Further classification by labeling sequences of words in text processing as names of persons, organizations, locations, expressions of times, quantities, monetary values, percentages, etc. is named entity extraction. There are many approaches, linguistic grammar-based techniques as well as statistical models, for Named entity extraction or Named entity recognition (NER), as it is some times called. Conditional random fields (CRFs) are a class of statistical modeling method often applied for NER.

Parsing is the task of analyzing the grammatical structure of natural language. Parser finds which groups of words go together (as “phrases”) and which words are the subject or object of a verb. Parser generates a parse tree of a given sentence. Parse trees are something like the “sentence diagram” we learnt when we were learning English grammar in school. Parse trees can be Constituency-based or Dependency-based. A constituent is a word or a group of words that functions as a single unit within a hierarchical structure in a phrase structure grammar; on other hand, the dependency relation views the (finite) verb as the structural center of all clause structure. All other syntactic units (e.g. words) are either directly or indirectly dependent on the verb.

Chunking is also called shallow parsing and it’s basically the identification of parts of speech and short phrases e.g. noun phrase or verb phrase. Full parsing is expensive, Partial or shallow parsing can be much faster, may be sufficient for many applications and can also serve as a possible first step for full parsing.

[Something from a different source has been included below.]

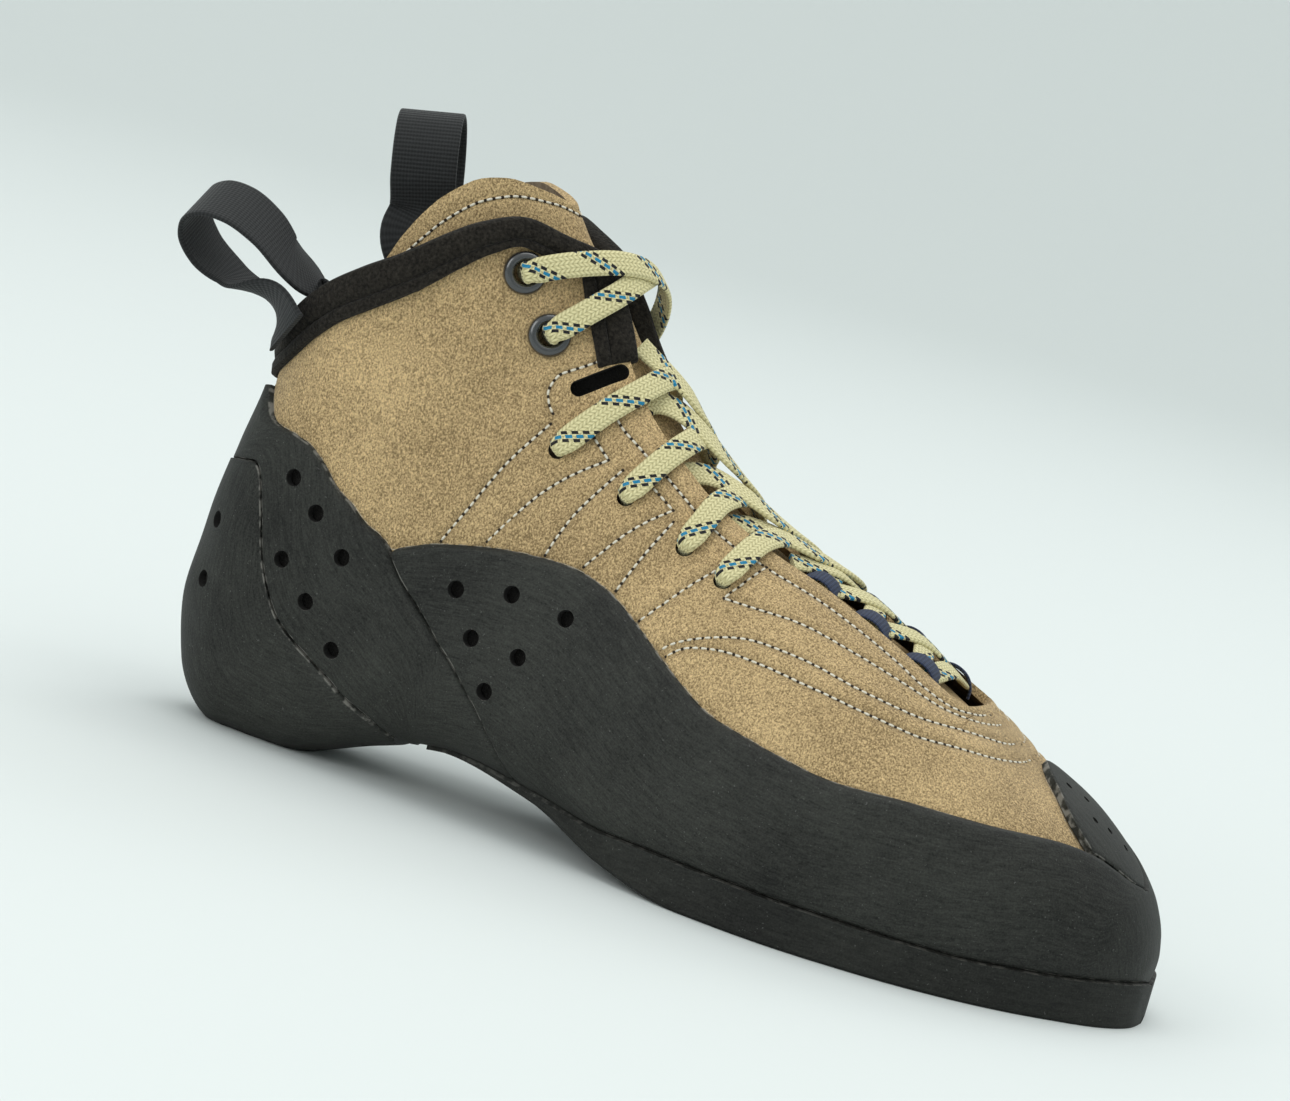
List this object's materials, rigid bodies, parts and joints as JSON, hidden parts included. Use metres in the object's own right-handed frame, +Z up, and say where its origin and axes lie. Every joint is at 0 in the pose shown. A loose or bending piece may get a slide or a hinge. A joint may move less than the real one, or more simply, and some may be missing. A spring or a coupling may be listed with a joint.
{
  "type": "climbing shoe",
  "caption": "Laced ankle-high climbing shoe for the right foot: suede upper, rubber rand, sole and heel cup, padded collar and webbing pull loops.",
  "frame": {"origin": "middle of the flat spot under the heel, on the floor", "axes": "+X towards the toe, +Y towards the inner side of the foot, +Z up"},
  "size_m": [0.2725, 0.089, 0.1594],
  "materials": {
    "suede": "napped suede",
    "sole_rubber": "ground edge, satin",
    "rand_rubber": "sanded, satin",
    "binding_cloth": "matt brushed cloth",
    "loop_tape": "woven tape",
    "lace_braid": "braided, with dark and blue tracers",
    "loop_webbing": "woven webbing",
    "eyelet_metal": "gloss black",
    "footbed": "smooth"
  },
  "bodies": {
    "root": {"upper": "suede", "outsole": "sole_rubber", "tongue": "suede", "insole": "footbed", "rand": "rand_rubber", "toe_patch": "rand_rubber", "heel_strap": "rand_rubber", "heel_cup": "rand_rubber", "collar_binding": "binding_cloth", "pull_loop_outer": "loop_tape", "pull_loop_inner": "loop_tape", "lace_1": "lace_braid", "lace_2": "lace_braid", "lace_3": "lace_braid", "lace_4": "lace_braid", "lace_5": "lace_braid", "lace_low": "lace_braid", "lace_loop_outer_1": "loop_webbing", "lace_loop_outer_2": "loop_webbing", "lace_loop_outer_3": "loop_webbing", "lace_loop_inner_1": "loop_webbing", "lace_loop_inner_2": "loop_webbing", "lace_loop_inner_3": "loop_webbing", "eyelet_outer_1": "eyelet_metal", "eyelet_outer_2": "eyelet_metal", "eyelet_inner_1": "eyelet_metal", "eyelet_inner_2": "eyelet_metal"}
  },
  "joints": []
}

Last but not the least, we discuss co-reference resolution. Co-reference resolution is the task of finding all expressions that refer to the same entity in a discourse. E.g. ‘Sheila said she fell down’. Here She is referring to Sheila is the co-reference resolution. There are many types of co-references, like anaphora, cataphora, split antecedents, co-referring noun phrases, etc. Anaphora is when proform follows the expression to which it refers e.g. ‘Sheila said she fell down’ She follows Sheila, to whom it refers to. Cataphora is when proform precedes the expression to which it refers e.g. e.g. ‘she fell down, Sheila said’, She precedes Sheila, to whom it refers to. Algorithms intended to resolve co-references commonly look first for the nearest preceding individual that is compatible with the referring expression. Some are deterministic or multi-pass sieve algorithms.

So these were some of the very basic components of Natural language processing which forms the core of IBM Watson.